Copy each line that contains the word "this".

Start of Supplied material

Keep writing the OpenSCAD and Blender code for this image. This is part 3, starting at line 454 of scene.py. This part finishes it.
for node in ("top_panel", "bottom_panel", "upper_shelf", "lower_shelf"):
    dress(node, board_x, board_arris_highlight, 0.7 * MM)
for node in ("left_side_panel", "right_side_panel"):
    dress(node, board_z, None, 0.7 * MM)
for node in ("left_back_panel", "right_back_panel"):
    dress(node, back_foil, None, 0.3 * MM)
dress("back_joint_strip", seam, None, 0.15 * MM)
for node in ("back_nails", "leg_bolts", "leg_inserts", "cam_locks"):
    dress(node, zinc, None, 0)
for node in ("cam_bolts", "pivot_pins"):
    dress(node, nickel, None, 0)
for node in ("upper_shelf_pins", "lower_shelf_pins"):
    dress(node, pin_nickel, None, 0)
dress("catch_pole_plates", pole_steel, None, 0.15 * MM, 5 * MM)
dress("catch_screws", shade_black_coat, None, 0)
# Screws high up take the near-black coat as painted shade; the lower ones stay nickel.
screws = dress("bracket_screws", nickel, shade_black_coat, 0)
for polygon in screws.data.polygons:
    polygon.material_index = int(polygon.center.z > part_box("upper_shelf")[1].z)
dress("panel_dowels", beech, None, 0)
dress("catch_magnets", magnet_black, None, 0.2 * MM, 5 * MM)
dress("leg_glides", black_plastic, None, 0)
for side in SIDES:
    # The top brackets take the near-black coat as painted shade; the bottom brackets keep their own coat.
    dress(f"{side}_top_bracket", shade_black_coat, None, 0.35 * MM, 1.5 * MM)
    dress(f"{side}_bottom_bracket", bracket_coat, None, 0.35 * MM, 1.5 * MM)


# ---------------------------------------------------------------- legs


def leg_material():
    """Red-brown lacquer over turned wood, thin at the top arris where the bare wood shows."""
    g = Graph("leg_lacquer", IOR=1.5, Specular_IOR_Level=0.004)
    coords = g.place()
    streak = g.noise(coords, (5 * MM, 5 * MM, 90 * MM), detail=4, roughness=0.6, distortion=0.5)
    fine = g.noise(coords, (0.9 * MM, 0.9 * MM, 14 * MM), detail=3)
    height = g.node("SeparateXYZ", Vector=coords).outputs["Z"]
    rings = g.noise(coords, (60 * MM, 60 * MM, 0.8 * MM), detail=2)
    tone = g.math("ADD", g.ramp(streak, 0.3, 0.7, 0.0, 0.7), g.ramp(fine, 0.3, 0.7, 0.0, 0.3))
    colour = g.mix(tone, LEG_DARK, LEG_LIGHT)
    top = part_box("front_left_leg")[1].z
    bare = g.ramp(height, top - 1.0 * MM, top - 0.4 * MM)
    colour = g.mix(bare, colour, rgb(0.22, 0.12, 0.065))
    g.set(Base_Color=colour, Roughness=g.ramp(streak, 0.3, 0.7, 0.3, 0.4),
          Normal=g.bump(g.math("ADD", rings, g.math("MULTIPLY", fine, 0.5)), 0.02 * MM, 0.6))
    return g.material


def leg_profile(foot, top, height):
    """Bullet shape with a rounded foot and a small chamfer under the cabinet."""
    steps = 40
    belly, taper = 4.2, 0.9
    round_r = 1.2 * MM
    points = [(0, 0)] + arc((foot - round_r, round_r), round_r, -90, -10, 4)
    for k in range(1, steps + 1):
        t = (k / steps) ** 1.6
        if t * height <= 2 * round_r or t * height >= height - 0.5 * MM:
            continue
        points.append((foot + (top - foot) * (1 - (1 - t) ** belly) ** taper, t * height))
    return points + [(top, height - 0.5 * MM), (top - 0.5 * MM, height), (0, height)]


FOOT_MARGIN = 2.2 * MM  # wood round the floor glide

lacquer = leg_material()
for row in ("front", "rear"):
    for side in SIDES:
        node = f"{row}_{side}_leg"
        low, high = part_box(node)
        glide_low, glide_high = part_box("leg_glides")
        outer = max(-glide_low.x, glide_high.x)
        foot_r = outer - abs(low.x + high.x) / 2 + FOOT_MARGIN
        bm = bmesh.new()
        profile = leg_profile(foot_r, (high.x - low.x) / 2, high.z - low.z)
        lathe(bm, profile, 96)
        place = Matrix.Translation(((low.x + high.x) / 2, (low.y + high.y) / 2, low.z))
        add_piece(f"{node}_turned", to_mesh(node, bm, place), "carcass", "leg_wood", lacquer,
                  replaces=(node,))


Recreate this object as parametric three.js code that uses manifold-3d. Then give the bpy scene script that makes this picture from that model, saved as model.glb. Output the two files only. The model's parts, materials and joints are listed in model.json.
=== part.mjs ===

End of Supplied material

* **Result below**:
Keep writing the OpenSCAD and Blender code for this image. This is part 3, starting at line 454 of scene.py. This part finishes it.
Recreate this object as parametric three.js code that uses manifold-3d. Then give the bpy scene script that makes this picture from that model, saved as model.glb. Output the two files only. The model's parts, materials and joints are listed in model.json.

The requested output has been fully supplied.